Compare that with holding actual Bitcoin directly, where record-keeping falls entirely on you, transaction by transaction. An ETF inside an ISA wrapper removes that admin completely, which is a genuine reason UK investors have gravitated toward this route rather than direct ownership.

SIPP eligibility varies by provider and product, so if pension-wrapped crypto exposure is the goal, confirm with your pension provider directly rather than assuming every crypto ETF qualifies automatically.

ETF vs Direct Ownership: Which Actually Suits You?

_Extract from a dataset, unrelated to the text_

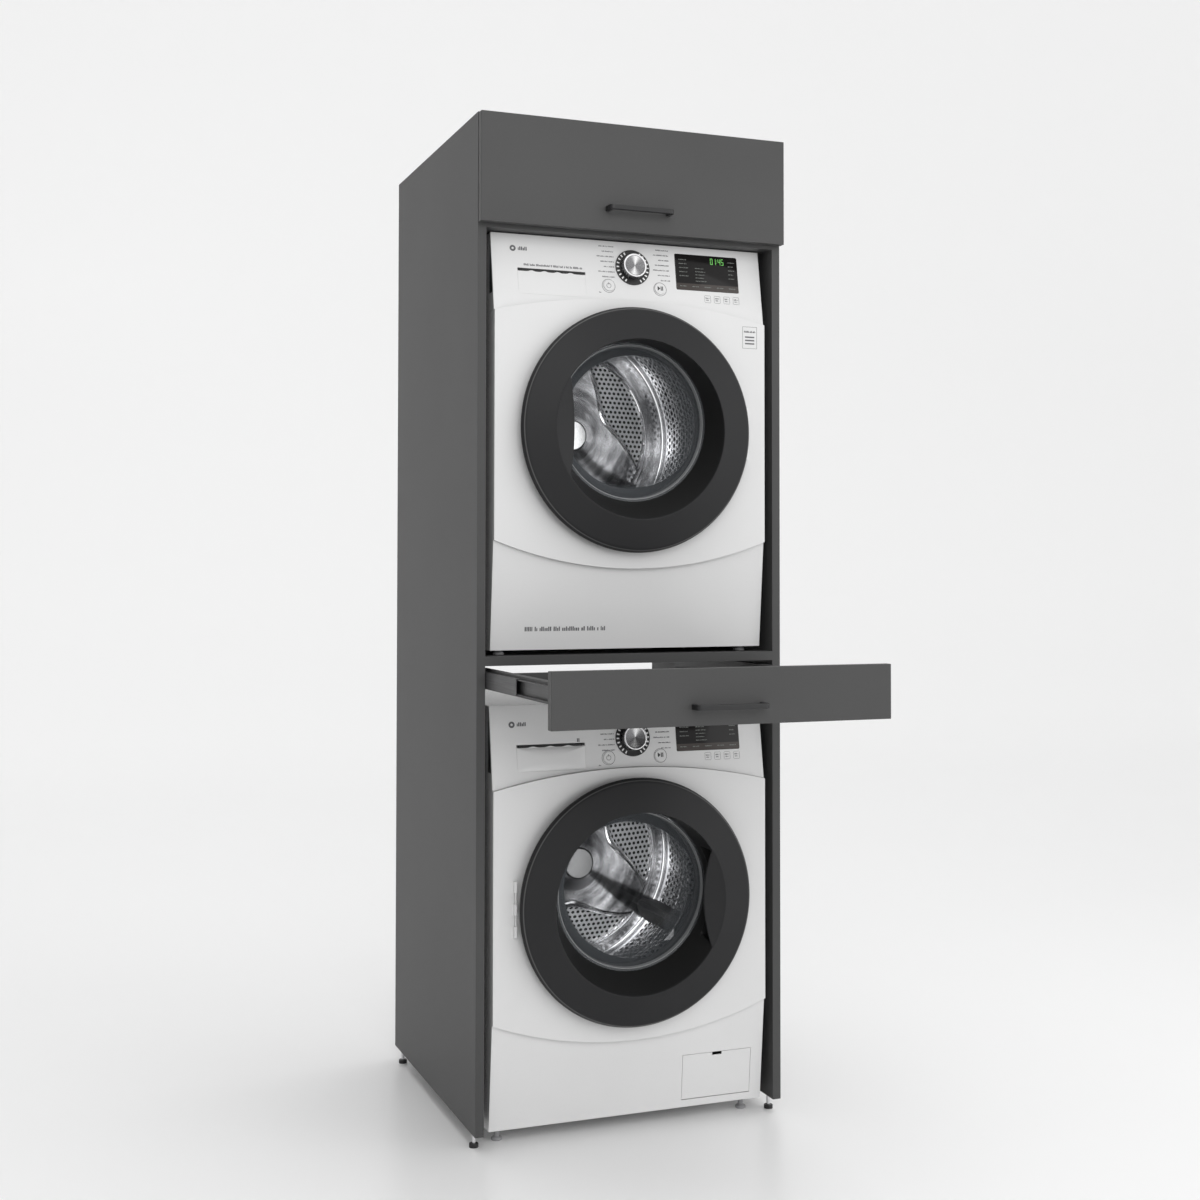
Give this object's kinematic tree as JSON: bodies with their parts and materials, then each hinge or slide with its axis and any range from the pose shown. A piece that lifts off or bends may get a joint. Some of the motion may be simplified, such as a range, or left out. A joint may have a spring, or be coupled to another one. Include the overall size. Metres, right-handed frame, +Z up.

Direct ownership gives you the coin itself — useable in DeFi, transferable anywhere, fully under your own control if you self-custody properly. It also means you carry full responsibility for security, and full exposure to exchange or wallet failure.

ETFs trade that control for convenience and regulation. You can’t spend ETF shares on-chain, use them in a DeFi protocol, or move them between wallets. What you get instead is ISA eligibility, familiar broker infrastructure, and none of the custody headaches.

Neither is objectively better. Someone who wants to actually use crypto — staking, DeFi, payments — needs direct ownership. Someone who wants price exposure inside a pension or ISA wrapper, with minimal hassle, is better served by the ETF route.

Plenty of UK investors now split the difference, holding a core ETF position for tax-efficient long-term exposure alongside a smaller, separately managed wallet for actually using crypto day to day.

What This Means for You

Crypto ETFs have made Bitcoin and Ethereum exposure accessible to UK investors who’d never otherwise touch a crypto exchange, wrapped inside tax-efficient accounts they already use.

Before buying, check whether the fund is spot-backed or futures-based, compare the expense ratio against competitors, and confirm your platform actually supports the product you want. The convenience is real. So is the volatility underneath it — an ETF wrapper doesn’t make Bitcoin a stable asset, just an easier one to buy.

This article is for educational purposes only and does not constitute financial advice. Cryptocurrency investments involve significant risk. Always do your own research.